There will be intense competition between clubs to stage the biennial match. Ballesteros has just completed the design of nine new holes at Club de Campo, which is in Madrid and which last year should have been the venue of the Spanish Open. A strike by staff meant it was switched to the course here. The RAC has kept the tournament and, given far more time to prepare, has produced a course substantially more demanding than 12 months ago. Although there has been a pre-emptive and high-powered bid to stage the Ryder Cup at Valderrama in the south of Spain, there is speculation here that the RAC and La Moraleja, another Madrid course, could also be prominent players.

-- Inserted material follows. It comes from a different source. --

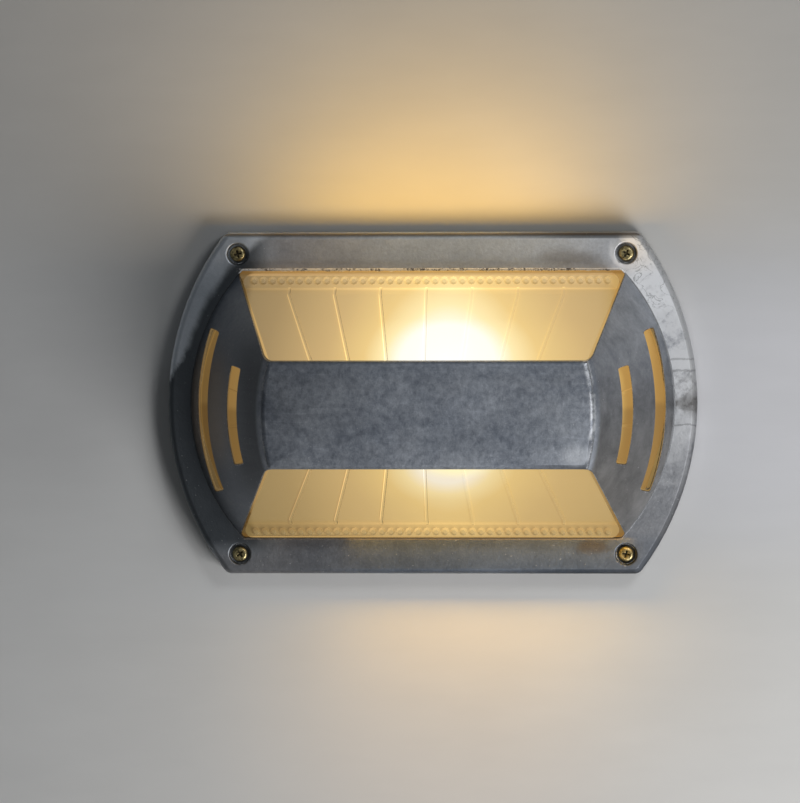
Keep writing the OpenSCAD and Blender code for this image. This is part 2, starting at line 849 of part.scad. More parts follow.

Meanwhile the prominent players in the Spanish Open, which has prize-money of 90m pesetas (pounds 500,000), have found themselves pitched together: Ballesteros with Ian Woosnam and Eduardo Romero and Nick Faldo in a three-ball with Sandy Lyle and Jose Maria Olazabal. On occasions Faldo and Lyle have been contemporary enemies rather than fellow travellers. 'My God,' Faldo said, 'I can't believe you've waited so long to ask that question,' when the subject of their rivalry was broached. 'I played nine holes with Sandy last week and I had breakfast with him this morning. We even asked about each other's babies. We are softening.'

Faldo finished sixth in the Benson and Hedges International at St Mellion last week after scoring 74 in the third round. 'I watched a videotape of my game and I didn't like what I saw,' he said. Like a character out of Sunset Boulevard, he will watch more film shows of himself this week, shot by his faithful cameraperson and caddie, Fanny Sunesson.

Faldo said he has finished experimenting with different clubs. 'That doesn't work,' he said. Ballesteros, on the other hand, will try anything and yesterday he changed to a new wooden driver.